Right before the next three bodies drop, we see her body brought out in a tarp and lowered into a vat of chemicals to decompose. After considering running away, Charlotte returned home with her mother and immediately excused herself to go for a swim.
That was fine with Marty and Wendy, who knew they needed to get a few things off their chests. But as they bickered about repressed emotions and expressive actions, Charlotte was sinking like a stone to the bottom of a lake in the Ozarks. Did she want to die?
Was Charlotte suicidal, even for an instant? Did she simply find her second wind? Was it a cry for attention? The dueling tragedies left a mark, though, on all parties. Marty and Wendy got close, physically and emotionally, for the first time all season, and it seemed like a direction as wanted it was needed.

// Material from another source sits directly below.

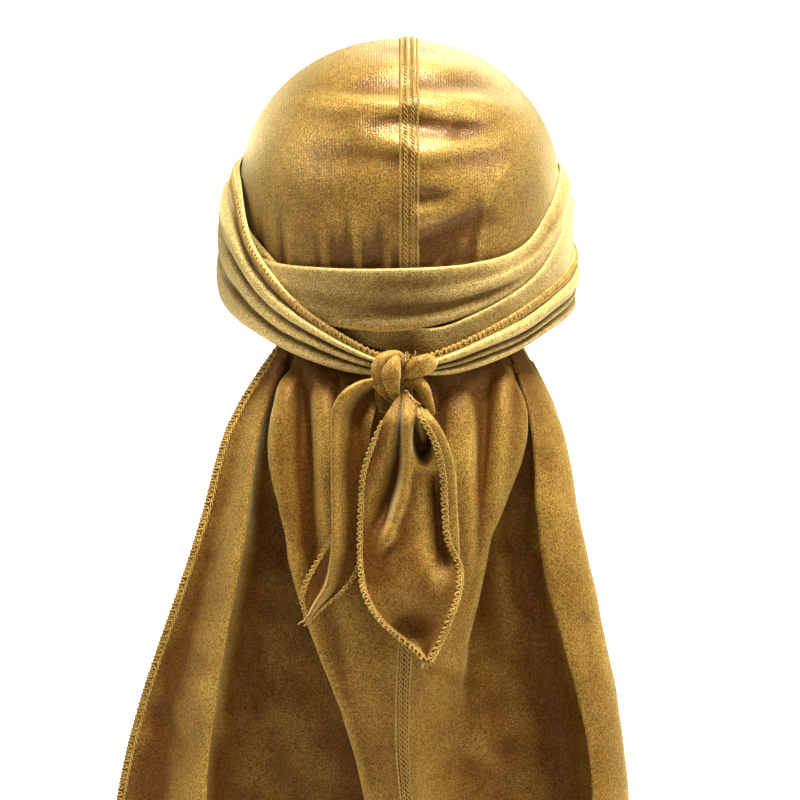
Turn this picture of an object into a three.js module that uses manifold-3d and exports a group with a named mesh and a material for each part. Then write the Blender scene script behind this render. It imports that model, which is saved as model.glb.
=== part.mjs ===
// A velvet durag in its tied form: two crown panels joined by a centre seam, a long pleated cape,
// and two straps that cross round the crown, meet in a knot at the nape and end in two tails.
// Millimetres. +Z is up, +Y is towards the wearer's face and +X is towards the wearer's right.
// The origin is inside the crown, at the top of the hollow, where the cloth rests when it is worn.
import * as THREE from "three";
import { mergeVertices } from "three/addons/utils/BufferGeometryUtils.js";
import Module from "manifold-3d";

// The hollow inside the crown: a rounded box-like egg, measured from its widest level.
const hollowHalfWidth = 77.5;
const hollowBack = 97;
const hollowFront = 95;
const hollowRise = 72.5; // from the widest level up to the top
const hollowDrop = 165; // from the widest level down to where the egg would close
const hollowSquareness = 2.04; // 2 is an ellipse, more is boxier

// Cloth and clearances.
const clothThickness = 1.5;
const gap = 0.35; // left between pieces that touch
const seamSplit = 0.5; // between the left and right panels, under the seam tape
const seamShift = 4.2; // the crown's seam lies this far to the right of the middle

// Seam tape and edge stitching.
const tapeWidth = 7;
const tapeThickness = 0.9;
const edgingWidth = 3.4;
const edgingThickness = 1.7;

// The crown's lower edge, below the top of the hollow.
const edgeDropFront = 84;
const edgeDropSide = 104;
const edgeDropBack = 147.5;

// The cape.
const capeHalfAngle = 44; // degrees of the crown's edge that it hangs from, each side of the back
const capeJoin = 0.95; // between the crown's edge and the cape, where they are sewn
const capeLength = 268; // from its neck level to its hem
const neckDrop = 169.5; // the level just below the straps
const neckHalfWidth = 75;
const waistHalfWidth = 98;
const skirtHalfWidth = 131;
const hemHalfWidth = 147;
const pleatDepth = 50; // from the edges of the cape out to its centre pleat
const capePlane = 68; // how far behind the top of the hollow the deep parts of the cape hang

// The straps. Each rides outside the layers below it.
const strapLift = 2.3; // from the hollow to the lowest strap
const strapPitch = 2.3; // from one layer to the next
const strapThickness = 1.6;
const strapFoldHeight = 1.5;
const strapReach = 150; // the height over which the straps' edges are spread

// The knot and the two tails.
const knotOut = 104; // how far behind the top of the hollow its middle lies
const knotDrop = 157.5;
const knotSize = 26;
const tailThickness = 1.5;
const tailProud = 17; // how far the leaf stands behind the middle of the knot
const leafLength = 124;
const leafHalfWidth = 23;
const foldTailLength = 108;
const foldTailWidth = 32;

const degree = Math.PI / 180;
const { sin, cos, abs, pow, exp, min, max, PI } = Math;
const clamp = THREE.MathUtils.clamp;
const smooth = (x, low, high) => THREE.MathUtils.smoothstep(x, low, high);
const mix = THREE.MathUtils.lerp;
const spread = (count) => Array.from({ length: count + 1 }, (_, i) => i / count);

// A bell curve: 1 at the middle, falling away over the given width.
const bell = (x, middle, width) => exp(-(((x - middle) / width) ** 2));

// A smooth curve through rows of a table. key is the column to run along, name the column to read.
function along(rows, key, name) {
  return (x) => {
    const last = rows.length - 1;
    let i = 0;
    while (i < last - 1 && x > rows[i + 1][key]) i += 1;
    const at = (k) => rows[clamp(k, 0, last)][name];
    const t = clamp((x - rows[i][key]) / (rows[i + 1][key] - rows[i][key]), 0, 1);
    const [p0, p1, p2, p3] = [at(i - 1), at(i), at(i + 1), at(i + 2)];
    return (
      p1 +
      0.5 * t * (p2 - p0 + t * (2 * p0 - 5 * p1 + 4 * p2 - p3 + t * (3 * (p1 - p2) + p3 - p0)))
    );
  };
}

// The hollow's level and its share of full width there, for a fall of phi degrees from the top.
function fall(phi, lift) {
  const reach = (phi < 90 ? hollowRise : hollowDrop) + lift;
  const level = pow(abs(cos(phi * degree)), 2 / hollowSquareness) * reach;
  return {
    z: -hollowRise + (phi < 90 ? level : -level),
    share: pow(sin(phi * degree), 2 / hollowSquareness),
  };
}

// The fall in degrees at which the hollow reaches a level.
function fallAt(z, lift) {
  const above = z > -hollowRise;
  const reach = (above ? hollowRise : hollowDrop) + lift;
  const part = pow(clamp(abs(z + hollowRise) / reach, 0, 1), hollowSquareness / 2);
  return above ? 90 - Math.asin(part) / degree : 90 + Math.asin(part) / degree;
}

// A point lifted off the hollow. azimuth is 0 at the back, 90 at +X and 180 at the front.
function around(azimuth, share, z, lift) {
  const across = sin(azimuth * degree);
  const behind = cos(azimuth * degree);
  const depth = (behind > 0 ? hollowBack : hollowFront) + lift;
  const width = hollowHalfWidth + lift;
  const n = hollowSquareness;
  const radius = share / pow(pow(abs(across) / width, n) + pow(abs(behind) / depth, n), 1 / n);
  return new THREE.Vector3(radius * across, -radius * behind, z);
}

const onHollow = (azimuth, z, lift) =>
  around(azimuth, fall(fallAt(z, lift), lift).share, z, lift);

// A closed solid between two grids of points, with a rim round its four sides.
// Rows that close to a point are allowed.
function slab(outer, inner) {
  const rows = outer.length;
  const columns = outer[0].length;
  const position = [...outer.flat(), ...inner.flat()].flatMap((p) => [p.x, p.y, p.z]);
  const at = (side, i, j) => side * rows * columns + i * columns + j;
  const faces = [];
  const quad = (a, b, c, d) => faces.push(a, b, c, a, c, d);
  for (let i = 0; i + 1 < rows; i += 1)
    for (let j = 0; j + 1 < columns; j += 1) {
      quad(at(0, i, j), at(0, i + 1, j), at(0, i + 1, j + 1), at(0, i, j + 1));
      quad(at(1, i, j), at(1, i, j + 1), at(1, i + 1, j + 1), at(1, i + 1, j));
    }
  for (let i = 0; i + 1 < rows; i += 1) {
    quad(at(0, i, 0), at(1, i, 0), at(1, i + 1, 0), at(0, i + 1, 0));
    const j = columns - 1;
    quad(at(0, i, j), at(0, i + 1, j), at(1, i + 1, j), at(1, i, j));
  }
  for (let j = 0; j + 1 < columns; j += 1) {
    quad(at(0, 0, j), at(0, 0, j + 1), at(1, 0, j + 1), at(1, 0, j));
    const i = rows - 1;
    quad(at(0, i, j), at(1, i, j), at(1, i, j + 1), at(0, i, j + 1));
  }
  return closed(position, faces);
}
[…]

What made the scene so difficult were the conflicting desires of the subjects. What started as a loving union turned into what could be called one-sided hate sex. Marty clearly was doing more than reconnecting with his wife.
He was taking out some of his anger with her. Wendy, meanwhile, was left confused, at first, and ultimately betrayed. Adding to the complexity of the scene was the decision to show Marty go through with it. If the scene had not been revisited after it ended, an argument for seeing what happened in the room would be easier to make.
But because the couple discusses it repeatedly, a little added mystery would have elevated the tension in those scenes. Viewers may have believed Marty and Wendy were on the road to recovery when they were only veering closer to calamity. That said, their debate about this very scene during the fight described above helped clarify things. Maybe the shock was what viewers were meant to confront.